Vuelvo a la noche del coche pedido prestado (robado). La calle está vacía. El coche también lo está en el preciso instante que ella baja llorando. Llego a un semáforo en rojo, me tienta saltármelo, pero me detengo cuando veo un cartel que no recuerdo haber visto, y lo miro. Lo único que dice es: Desaparezca aquí. Un anuncio surrealista desconcertante. Sin meter ninguna marcha piso el acelerador. Mi máscara de cordura amenaza con desaparecer. La primavera significa una estación dura por mis alergias y necesito vacaciones. Lo que me mantenía entonces interesado en mi vida era un desastre. Siempre existía la posibilidad de que ocurriera algo aterrador, y normalmente sucedía. ¿Qué fue lo que me salvó aquella noche del 87 después de cortar con ella?: El alma celeste de las jacarandas y una primavera que coloreó el asfalto con flores violetas.
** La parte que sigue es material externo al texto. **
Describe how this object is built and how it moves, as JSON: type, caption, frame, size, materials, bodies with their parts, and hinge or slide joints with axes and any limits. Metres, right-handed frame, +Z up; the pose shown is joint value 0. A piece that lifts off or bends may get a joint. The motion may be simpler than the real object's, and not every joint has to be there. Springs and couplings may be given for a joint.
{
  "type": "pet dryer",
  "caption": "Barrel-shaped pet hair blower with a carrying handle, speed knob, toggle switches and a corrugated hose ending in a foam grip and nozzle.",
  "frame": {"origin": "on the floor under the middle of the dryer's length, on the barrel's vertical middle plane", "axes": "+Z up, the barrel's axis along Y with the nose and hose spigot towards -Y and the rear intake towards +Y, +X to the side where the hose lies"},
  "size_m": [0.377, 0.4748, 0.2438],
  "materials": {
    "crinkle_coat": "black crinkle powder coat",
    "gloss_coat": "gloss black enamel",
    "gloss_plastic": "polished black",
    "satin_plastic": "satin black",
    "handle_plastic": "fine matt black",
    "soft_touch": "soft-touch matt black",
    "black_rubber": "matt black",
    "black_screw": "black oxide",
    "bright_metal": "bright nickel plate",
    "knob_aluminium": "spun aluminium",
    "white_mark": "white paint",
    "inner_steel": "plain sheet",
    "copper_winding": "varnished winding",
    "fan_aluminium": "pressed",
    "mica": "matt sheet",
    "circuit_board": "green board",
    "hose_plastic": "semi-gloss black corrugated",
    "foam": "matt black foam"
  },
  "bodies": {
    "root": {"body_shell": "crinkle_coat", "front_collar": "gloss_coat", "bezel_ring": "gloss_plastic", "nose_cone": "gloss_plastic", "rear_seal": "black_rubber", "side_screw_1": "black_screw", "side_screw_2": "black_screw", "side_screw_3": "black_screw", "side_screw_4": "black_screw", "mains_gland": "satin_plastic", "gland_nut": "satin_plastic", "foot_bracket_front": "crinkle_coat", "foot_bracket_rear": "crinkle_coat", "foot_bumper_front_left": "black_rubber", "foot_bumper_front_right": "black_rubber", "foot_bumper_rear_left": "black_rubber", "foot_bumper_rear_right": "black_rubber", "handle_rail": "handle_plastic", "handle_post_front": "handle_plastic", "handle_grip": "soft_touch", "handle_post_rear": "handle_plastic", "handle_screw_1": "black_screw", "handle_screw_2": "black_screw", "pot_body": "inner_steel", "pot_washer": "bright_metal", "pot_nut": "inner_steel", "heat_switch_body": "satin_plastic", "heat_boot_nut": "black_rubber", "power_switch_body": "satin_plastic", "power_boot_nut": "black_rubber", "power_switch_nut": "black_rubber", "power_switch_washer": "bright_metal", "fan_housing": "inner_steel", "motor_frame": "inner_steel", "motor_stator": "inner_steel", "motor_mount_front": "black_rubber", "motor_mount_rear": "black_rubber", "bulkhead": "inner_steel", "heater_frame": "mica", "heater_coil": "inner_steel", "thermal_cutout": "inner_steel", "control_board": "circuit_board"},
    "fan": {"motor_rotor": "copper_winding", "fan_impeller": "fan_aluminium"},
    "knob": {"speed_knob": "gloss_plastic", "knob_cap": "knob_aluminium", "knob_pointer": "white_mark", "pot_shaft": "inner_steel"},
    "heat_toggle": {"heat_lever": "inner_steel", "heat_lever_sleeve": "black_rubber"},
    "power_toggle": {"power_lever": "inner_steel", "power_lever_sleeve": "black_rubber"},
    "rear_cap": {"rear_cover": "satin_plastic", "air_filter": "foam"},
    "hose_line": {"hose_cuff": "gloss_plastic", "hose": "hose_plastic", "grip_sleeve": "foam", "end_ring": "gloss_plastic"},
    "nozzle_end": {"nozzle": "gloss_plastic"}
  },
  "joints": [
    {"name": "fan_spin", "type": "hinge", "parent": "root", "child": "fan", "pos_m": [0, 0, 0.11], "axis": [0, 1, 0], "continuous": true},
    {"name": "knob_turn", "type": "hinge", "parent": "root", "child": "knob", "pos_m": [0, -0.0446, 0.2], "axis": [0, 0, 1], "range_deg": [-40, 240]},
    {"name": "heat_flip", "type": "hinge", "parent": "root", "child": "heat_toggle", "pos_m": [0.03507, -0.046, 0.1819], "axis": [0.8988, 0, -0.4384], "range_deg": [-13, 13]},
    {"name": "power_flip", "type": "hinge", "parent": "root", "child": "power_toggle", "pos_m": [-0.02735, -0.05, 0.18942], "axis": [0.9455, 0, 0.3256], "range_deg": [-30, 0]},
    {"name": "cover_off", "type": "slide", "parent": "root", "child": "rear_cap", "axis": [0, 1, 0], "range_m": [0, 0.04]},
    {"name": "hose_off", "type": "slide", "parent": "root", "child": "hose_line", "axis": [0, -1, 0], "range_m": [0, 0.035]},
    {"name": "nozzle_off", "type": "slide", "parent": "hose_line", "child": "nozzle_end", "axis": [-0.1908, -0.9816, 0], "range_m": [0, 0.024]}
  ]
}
Una visión de fantasía bajo la luz de las farolas en la que se restregaban los neumáticos del coche.Ese invierno intenté llevar una agenda al día, pero la cosa no funcionó. Me hice un lío enseguida y anoté cosas solo por escribir algo y terminé por comprender que no tenía tantas cosas que hacer como para llevar una agenda.

Regreso a la casilla de salida. No te conozco, no sé quién eres. El silencio es una sonrisa burlona que roba las palabras. No contesté y fue su última frase antes de dejar el coche. ¿Conocerme? Nadie sabe cómo es nadie, jamás. A nadie le gusta la persona adecuada. Me transporto al final. Ya no queda nada de lo que me salvó en el 87. Las florecillas de las jacarandas diseminadas por el asfalto funcionaron de efecto placebo. Estaban bajo un ultimátum. El Ayuntamiento hacía un último intento para salvar a los ejemplares de la avenida San Sebastián poniéndoles revitalizante. No hay más opciones. Dicen que se intentó hacer lo posible para salvarlas: Son árboles que nos están dando problemas porque crecen con dificultad -aseguraba uno de mis amigos desde la Casa de los Dragos-. Se esfuerzan por alcanzar la luz y se encuentran con el obstáculo de los edificios. Un argumento final para el exterminio era que creaban una incómoda resina pegajosa a la hora de caminar y que también sufrían los coches estacionados. El del 87 era robado, éste no me importaría que mutara su color en violeta.

Continúo en Méndez Núñez. No quiero que me importe nada. Si algo me importa es peor. Es menos doloroso si no te importa nada. Allí las jacarandas fueron taladas y repusieron su muerte por ejemplares por ficus benjamina. Supongo que la comparación es igual al Tete de Javier Pérez y el de Miguel Concepción. Deseo que en el bar Asturiano, enfrente de la Sindical, con el Teatro San Martín aún en mis retinas, igual que el Toscal de Ananías, encontraré consuelo. El desamparo y la humedad, chirrían cuando me alejo del semáforo. Llevo puestas las gafas de sol aunque el reloj marca las 3. A.M. y no aparto la vista del espejo retrovisor poseído por la extraña sensación de que el recuerdo de aquella chica y las jacarandas aún me está siguiendo.